[Records from a collection]
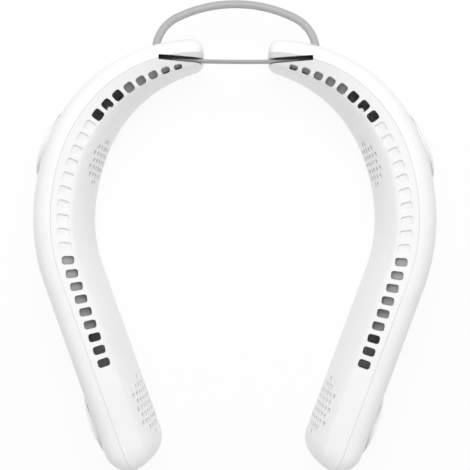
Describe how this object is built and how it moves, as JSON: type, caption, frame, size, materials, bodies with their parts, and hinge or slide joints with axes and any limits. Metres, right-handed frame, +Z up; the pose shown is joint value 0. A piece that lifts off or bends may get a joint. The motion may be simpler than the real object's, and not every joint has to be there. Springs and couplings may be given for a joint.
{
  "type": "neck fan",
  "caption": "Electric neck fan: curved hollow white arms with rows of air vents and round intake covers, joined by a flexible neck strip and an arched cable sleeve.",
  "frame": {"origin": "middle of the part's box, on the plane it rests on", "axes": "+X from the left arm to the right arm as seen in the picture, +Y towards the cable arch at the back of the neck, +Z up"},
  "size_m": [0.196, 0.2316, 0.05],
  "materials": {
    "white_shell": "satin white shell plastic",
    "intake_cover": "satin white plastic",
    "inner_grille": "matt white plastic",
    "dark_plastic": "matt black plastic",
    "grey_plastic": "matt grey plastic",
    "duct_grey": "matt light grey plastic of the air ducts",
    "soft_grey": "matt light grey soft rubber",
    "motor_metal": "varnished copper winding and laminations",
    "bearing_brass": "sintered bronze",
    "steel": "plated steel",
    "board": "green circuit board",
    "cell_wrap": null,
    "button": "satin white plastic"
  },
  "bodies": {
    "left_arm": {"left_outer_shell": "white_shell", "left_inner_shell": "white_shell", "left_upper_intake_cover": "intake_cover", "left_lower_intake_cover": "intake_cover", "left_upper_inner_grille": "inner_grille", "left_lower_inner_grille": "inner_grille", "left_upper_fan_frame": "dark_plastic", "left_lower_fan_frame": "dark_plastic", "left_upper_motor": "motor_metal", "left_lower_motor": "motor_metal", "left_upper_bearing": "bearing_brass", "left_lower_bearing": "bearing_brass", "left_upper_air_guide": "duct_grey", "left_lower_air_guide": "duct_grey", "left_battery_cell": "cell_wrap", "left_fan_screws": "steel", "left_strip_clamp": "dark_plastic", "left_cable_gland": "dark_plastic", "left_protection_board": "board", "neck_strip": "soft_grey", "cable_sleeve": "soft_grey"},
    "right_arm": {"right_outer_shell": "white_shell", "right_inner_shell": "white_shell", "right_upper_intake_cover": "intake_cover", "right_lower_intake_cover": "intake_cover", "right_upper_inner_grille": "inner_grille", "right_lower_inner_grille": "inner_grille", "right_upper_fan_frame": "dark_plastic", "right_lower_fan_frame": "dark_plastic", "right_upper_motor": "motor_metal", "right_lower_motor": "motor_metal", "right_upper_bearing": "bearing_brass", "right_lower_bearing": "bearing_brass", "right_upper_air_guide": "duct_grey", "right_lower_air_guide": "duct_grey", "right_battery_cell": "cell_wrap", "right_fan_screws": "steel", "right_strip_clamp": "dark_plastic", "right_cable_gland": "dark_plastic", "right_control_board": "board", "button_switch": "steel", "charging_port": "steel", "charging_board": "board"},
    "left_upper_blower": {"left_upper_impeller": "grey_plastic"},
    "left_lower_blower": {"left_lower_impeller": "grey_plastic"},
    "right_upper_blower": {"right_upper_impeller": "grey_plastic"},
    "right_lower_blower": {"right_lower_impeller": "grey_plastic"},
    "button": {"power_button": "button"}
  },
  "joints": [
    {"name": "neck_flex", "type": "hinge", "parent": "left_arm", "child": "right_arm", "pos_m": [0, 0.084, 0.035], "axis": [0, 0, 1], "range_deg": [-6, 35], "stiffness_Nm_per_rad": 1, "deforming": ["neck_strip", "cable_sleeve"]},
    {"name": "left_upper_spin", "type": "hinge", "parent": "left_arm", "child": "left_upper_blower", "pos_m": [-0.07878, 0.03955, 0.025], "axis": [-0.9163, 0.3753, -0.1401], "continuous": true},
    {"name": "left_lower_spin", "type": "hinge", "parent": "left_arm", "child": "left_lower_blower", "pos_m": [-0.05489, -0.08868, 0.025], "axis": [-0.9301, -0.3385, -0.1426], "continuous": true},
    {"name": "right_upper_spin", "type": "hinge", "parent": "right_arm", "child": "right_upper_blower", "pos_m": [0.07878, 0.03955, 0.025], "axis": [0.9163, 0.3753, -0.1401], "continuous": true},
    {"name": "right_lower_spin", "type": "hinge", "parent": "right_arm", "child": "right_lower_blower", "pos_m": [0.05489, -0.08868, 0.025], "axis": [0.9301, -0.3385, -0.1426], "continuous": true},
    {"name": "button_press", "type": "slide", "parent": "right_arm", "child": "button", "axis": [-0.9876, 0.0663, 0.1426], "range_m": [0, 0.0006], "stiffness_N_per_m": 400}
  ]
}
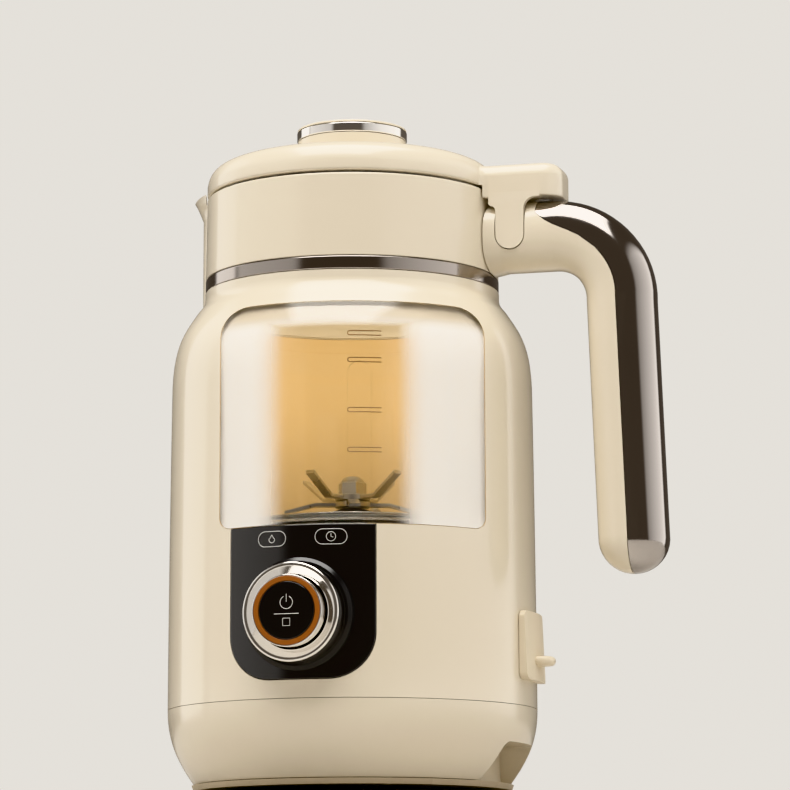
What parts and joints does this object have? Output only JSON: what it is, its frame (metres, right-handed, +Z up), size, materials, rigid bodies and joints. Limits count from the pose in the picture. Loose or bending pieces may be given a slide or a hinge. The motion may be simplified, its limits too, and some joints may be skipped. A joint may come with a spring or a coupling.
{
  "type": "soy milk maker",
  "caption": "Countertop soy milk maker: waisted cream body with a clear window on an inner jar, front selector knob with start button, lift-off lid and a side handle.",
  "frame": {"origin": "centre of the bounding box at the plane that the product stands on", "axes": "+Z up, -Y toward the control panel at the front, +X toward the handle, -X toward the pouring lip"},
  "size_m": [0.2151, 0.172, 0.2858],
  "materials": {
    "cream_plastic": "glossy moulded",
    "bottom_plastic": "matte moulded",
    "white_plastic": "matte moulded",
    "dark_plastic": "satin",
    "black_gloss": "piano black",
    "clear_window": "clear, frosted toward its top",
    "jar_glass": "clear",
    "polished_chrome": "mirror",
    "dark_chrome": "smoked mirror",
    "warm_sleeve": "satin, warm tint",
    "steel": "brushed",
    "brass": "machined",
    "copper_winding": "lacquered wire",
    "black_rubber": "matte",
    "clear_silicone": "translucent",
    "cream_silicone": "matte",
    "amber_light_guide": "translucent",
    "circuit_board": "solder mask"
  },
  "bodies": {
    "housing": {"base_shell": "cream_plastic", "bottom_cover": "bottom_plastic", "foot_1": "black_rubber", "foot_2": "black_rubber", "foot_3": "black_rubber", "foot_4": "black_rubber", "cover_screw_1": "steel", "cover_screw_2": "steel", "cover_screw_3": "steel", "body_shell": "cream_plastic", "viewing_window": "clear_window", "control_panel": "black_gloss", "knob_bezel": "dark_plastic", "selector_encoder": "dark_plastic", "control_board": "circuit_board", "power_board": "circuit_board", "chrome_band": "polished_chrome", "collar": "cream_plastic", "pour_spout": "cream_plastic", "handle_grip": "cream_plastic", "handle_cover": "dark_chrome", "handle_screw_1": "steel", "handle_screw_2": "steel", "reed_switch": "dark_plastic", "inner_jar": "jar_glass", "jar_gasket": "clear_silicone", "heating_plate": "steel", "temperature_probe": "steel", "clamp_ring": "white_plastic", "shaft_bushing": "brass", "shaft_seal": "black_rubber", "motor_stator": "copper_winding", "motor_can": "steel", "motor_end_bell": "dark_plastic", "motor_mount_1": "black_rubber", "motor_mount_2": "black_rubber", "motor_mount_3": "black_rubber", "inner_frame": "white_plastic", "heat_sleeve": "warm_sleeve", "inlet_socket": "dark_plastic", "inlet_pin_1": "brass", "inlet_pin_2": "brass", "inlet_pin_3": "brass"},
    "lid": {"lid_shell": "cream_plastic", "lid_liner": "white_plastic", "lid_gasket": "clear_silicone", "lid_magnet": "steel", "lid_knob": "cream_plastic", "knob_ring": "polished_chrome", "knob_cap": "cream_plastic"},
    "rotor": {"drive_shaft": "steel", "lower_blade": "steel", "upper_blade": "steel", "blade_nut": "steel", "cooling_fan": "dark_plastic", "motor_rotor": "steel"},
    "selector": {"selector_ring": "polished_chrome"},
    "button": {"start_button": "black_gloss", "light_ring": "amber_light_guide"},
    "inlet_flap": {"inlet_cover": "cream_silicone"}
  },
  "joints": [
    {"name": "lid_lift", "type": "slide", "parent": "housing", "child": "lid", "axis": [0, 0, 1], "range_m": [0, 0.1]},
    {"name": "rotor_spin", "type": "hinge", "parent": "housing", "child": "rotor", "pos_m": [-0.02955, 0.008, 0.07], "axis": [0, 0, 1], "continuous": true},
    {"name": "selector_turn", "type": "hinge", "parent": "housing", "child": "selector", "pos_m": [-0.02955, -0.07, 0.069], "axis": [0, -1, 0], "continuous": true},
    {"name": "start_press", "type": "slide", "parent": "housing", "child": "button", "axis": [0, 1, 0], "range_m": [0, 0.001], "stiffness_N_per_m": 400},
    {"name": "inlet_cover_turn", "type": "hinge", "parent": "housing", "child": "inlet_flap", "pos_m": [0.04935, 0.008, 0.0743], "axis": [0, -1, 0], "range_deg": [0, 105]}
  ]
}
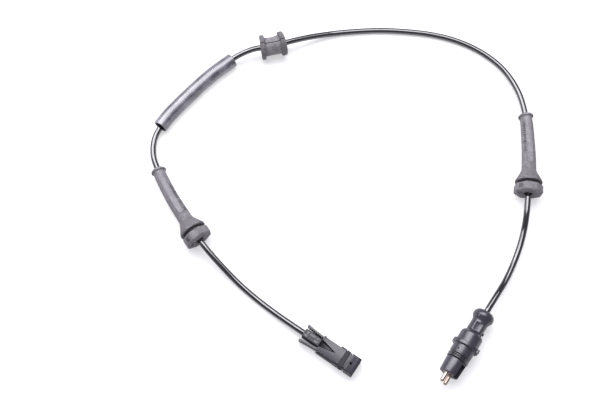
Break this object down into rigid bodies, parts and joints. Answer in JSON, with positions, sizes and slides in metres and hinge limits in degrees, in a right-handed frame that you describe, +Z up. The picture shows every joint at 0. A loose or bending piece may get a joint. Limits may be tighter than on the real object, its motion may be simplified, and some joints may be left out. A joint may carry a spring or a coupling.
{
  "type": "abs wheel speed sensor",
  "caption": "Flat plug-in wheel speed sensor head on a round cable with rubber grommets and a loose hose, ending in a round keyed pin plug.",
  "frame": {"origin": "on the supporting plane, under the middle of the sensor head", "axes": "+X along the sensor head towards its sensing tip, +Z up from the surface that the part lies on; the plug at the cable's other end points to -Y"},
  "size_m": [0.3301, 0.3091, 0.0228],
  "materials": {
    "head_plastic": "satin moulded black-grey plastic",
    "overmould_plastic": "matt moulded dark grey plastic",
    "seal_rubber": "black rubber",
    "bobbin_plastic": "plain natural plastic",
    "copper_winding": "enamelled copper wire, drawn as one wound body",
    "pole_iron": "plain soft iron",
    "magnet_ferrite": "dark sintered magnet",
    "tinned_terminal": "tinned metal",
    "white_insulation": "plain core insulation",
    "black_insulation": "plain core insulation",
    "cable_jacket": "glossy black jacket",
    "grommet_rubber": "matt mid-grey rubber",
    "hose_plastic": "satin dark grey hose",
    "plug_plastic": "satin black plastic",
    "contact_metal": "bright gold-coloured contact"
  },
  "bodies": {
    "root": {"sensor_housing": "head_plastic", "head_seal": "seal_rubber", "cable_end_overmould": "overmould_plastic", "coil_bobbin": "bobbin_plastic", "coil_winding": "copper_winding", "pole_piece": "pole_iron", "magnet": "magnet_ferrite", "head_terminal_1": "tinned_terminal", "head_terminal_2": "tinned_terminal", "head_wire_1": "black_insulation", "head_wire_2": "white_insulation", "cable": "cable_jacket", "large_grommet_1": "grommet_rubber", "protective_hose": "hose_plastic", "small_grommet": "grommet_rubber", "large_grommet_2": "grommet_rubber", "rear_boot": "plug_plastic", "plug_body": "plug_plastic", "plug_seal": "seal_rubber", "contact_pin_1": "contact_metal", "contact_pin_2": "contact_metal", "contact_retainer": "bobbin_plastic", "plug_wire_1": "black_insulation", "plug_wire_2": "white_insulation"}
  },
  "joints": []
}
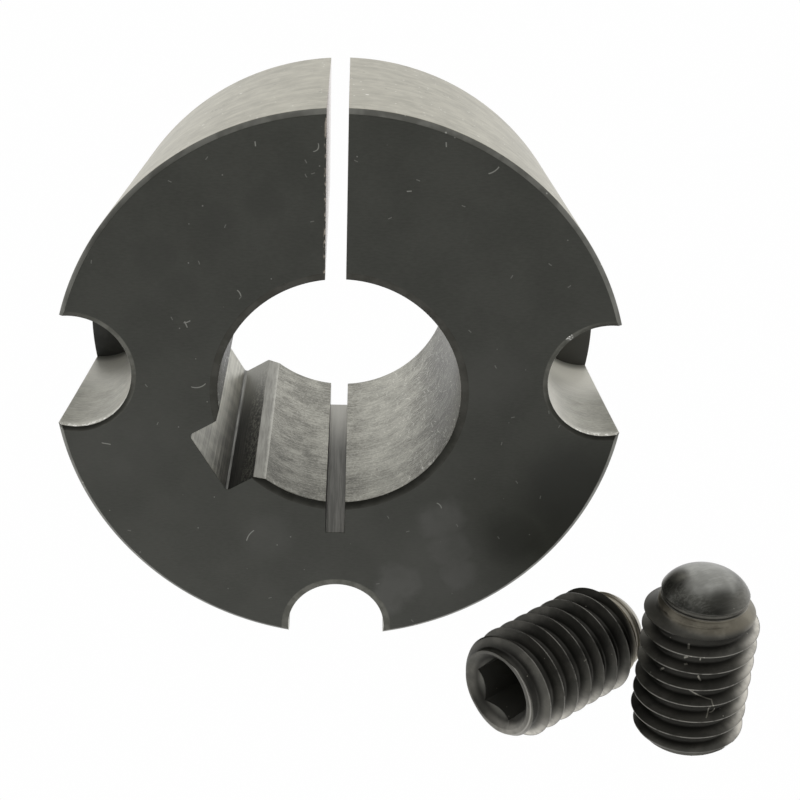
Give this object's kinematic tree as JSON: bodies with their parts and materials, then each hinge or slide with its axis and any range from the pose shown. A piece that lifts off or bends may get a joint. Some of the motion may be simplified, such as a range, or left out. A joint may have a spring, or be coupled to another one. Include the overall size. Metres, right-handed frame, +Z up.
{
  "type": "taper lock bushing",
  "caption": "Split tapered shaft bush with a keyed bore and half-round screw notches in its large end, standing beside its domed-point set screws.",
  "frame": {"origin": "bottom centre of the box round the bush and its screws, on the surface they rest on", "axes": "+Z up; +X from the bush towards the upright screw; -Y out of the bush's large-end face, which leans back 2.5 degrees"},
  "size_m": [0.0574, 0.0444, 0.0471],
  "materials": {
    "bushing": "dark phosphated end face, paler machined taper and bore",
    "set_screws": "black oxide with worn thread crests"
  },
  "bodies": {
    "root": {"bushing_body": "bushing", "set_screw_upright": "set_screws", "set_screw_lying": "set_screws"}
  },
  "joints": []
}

Aim
Print exactly the lines above, starting at the line that contains "Give this object's" and ending with the last line of the records, both included.

Answer to the exercise
Give this object's kinematic tree as JSON: bodies with their parts and materials, then each hinge or slide with its axis and any range from the pose shown. A piece that lifts off or bends may get a joint. Some of the motion may be simplified, such as a range, or left out. A joint may have a spring, or be coupled to another one. Include the overall size. Metres, right-handed frame, +Z up.
{
  "type": "taper lock bushing",
  "caption": "Split tapered shaft bush with a keyed bore and half-round screw notches in its large end, standing beside its domed-point set screws.",
  "frame": {"origin": "bottom centre of the box round the bush and its screws, on the surface they rest on", "axes": "+Z up; +X from the bush towards the upright screw; -Y out of the bush's large-end face, which leans back 2.5 degrees"},
  "size_m": [0.0574, 0.0444, 0.0471],
  "materials": {
    "bushing": "dark phosphated end face, paler machined taper and bore",
    "set_screws": "black oxide with worn thread crests"
  },
  "bodies": {
    "root": {"bushing_body": "bushing", "set_screw_upright": "set_screws", "set_screw_lying": "set_screws"}
  },
  "joints": []
}